--- Written problem ---
Quote the entries below from the line with "Write part 2 of" through the line with "return mask", both ends included, and only those lines.

━━━━━━━━━━━━━━━━━━━━━━━━━━━━━━

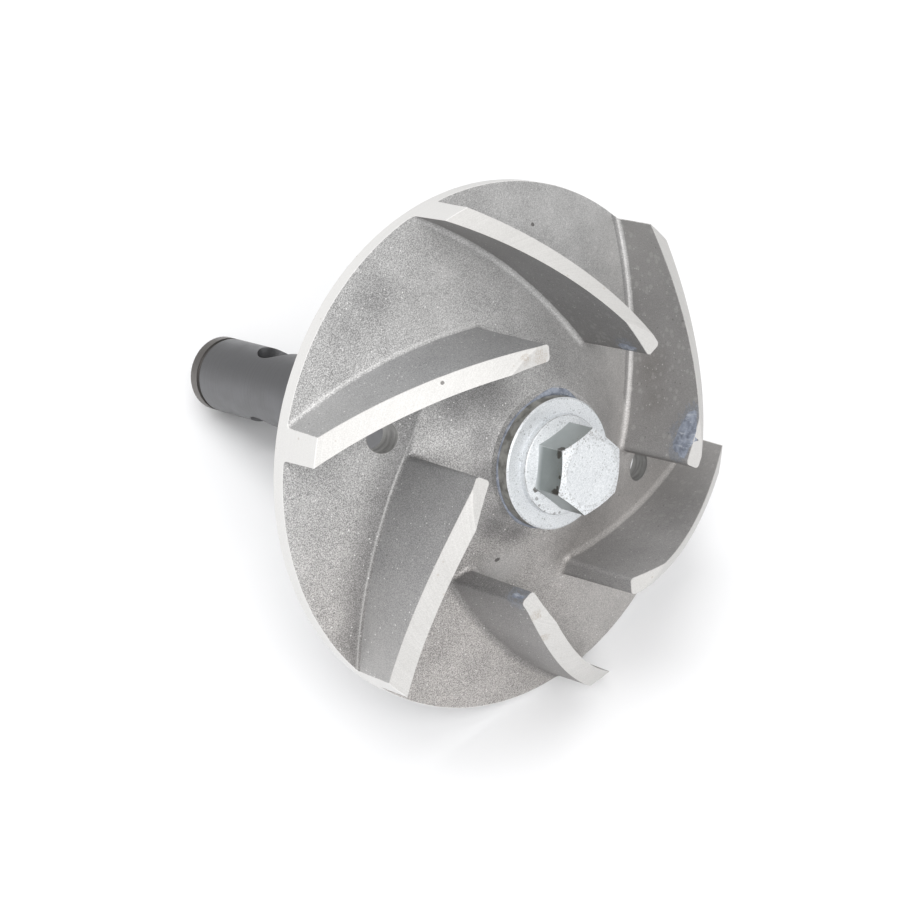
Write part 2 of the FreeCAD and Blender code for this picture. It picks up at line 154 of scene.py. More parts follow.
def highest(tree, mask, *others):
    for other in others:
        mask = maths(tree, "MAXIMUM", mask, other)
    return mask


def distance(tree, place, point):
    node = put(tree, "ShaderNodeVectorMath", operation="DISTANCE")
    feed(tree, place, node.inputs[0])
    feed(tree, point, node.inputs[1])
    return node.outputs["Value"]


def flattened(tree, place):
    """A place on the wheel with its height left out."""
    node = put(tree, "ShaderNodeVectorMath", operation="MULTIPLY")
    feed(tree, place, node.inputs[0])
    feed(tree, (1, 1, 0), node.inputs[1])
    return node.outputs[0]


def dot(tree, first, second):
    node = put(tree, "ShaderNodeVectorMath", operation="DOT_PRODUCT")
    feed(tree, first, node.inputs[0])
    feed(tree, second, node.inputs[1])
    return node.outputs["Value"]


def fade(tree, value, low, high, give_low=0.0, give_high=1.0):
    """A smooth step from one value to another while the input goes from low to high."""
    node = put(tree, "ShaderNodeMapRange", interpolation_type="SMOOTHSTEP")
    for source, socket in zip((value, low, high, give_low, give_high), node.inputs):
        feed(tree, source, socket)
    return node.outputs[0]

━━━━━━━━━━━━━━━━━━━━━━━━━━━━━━

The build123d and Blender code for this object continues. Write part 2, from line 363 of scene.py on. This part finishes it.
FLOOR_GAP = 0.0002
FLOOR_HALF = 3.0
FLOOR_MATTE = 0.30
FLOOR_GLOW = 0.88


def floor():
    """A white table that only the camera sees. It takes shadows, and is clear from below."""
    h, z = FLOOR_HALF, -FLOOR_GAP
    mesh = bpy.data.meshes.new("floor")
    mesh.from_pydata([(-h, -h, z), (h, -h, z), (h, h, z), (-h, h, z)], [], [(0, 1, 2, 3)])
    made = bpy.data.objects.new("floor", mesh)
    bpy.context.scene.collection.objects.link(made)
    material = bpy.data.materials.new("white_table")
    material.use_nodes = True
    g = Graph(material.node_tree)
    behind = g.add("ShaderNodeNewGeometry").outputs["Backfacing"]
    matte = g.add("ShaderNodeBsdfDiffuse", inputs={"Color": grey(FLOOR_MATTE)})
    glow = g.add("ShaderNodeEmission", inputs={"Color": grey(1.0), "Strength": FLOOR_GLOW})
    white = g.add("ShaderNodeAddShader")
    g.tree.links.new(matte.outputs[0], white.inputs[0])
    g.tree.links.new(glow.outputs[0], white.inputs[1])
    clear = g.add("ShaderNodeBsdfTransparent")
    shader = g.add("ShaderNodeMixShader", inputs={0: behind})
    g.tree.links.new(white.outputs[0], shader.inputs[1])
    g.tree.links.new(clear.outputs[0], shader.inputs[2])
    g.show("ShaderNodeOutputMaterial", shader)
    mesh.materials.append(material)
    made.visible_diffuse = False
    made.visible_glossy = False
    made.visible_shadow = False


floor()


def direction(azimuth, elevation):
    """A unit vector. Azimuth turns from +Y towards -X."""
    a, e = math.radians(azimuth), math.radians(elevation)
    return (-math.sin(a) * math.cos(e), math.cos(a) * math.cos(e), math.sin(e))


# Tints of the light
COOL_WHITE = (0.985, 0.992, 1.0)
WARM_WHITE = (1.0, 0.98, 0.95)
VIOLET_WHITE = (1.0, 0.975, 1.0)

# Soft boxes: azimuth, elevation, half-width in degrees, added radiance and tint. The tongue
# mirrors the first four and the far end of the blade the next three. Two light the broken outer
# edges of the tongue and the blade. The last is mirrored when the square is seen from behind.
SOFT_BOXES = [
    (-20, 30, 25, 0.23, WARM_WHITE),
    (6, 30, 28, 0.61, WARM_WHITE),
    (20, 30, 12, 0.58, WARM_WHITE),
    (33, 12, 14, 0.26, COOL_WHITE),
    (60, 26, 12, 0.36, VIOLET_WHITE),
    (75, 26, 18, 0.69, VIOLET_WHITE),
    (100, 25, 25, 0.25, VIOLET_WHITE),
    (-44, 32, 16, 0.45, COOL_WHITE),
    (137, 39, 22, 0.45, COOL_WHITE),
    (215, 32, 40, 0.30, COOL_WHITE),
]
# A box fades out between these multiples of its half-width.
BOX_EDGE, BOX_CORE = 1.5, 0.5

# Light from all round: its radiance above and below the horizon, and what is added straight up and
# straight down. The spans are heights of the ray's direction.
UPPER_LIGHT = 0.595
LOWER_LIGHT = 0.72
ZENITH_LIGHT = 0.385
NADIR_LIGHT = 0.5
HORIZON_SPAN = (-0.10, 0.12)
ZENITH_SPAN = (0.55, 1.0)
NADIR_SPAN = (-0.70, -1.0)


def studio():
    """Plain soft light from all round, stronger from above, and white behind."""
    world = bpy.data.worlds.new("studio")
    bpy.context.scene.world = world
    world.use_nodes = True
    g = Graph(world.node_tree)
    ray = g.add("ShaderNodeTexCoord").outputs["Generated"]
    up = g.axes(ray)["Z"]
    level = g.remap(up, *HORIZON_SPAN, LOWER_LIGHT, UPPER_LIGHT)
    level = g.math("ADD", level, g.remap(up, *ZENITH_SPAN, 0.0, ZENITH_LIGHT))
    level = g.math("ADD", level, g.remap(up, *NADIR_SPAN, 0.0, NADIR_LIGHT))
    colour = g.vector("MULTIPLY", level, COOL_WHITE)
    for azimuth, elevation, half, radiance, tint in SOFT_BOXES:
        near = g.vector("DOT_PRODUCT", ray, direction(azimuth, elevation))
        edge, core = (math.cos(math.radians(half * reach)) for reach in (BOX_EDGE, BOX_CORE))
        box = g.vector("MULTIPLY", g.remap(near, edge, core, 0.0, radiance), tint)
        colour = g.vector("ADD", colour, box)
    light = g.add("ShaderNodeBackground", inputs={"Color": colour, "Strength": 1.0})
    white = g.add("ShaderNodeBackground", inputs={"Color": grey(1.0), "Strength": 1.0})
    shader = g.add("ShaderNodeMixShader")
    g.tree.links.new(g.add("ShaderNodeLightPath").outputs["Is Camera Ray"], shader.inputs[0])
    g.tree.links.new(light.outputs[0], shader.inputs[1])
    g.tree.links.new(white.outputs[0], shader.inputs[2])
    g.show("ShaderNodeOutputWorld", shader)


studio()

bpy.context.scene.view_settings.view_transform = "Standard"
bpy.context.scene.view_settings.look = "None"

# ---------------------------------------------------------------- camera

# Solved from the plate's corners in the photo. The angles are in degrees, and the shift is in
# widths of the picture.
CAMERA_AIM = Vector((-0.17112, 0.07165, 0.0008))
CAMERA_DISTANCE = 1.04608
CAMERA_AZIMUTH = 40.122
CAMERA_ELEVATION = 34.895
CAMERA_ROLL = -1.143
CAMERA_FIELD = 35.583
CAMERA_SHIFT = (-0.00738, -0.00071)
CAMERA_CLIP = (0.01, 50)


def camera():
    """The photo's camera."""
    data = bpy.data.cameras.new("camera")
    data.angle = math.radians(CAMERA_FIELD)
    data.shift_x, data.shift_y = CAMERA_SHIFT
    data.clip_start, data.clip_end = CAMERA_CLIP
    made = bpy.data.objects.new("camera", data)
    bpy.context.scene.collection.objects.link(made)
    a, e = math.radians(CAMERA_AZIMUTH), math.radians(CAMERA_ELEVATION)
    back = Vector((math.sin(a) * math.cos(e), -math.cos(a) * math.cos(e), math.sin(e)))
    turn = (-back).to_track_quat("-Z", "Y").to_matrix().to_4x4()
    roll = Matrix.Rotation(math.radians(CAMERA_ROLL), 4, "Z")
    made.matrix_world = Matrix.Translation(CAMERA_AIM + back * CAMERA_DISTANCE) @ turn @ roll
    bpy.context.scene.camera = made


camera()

━━━━━━━━━━━━━━━━━━━━━━━━━━━━━━

--- Task solution ---
Write part 2 of the FreeCAD and Blender code for this picture. It picks up at line 154 of scene.py. More parts follow.
def highest(tree, mask, *others):
    for other in others:
        mask = maths(tree, "MAXIMUM", mask, other)
    return mask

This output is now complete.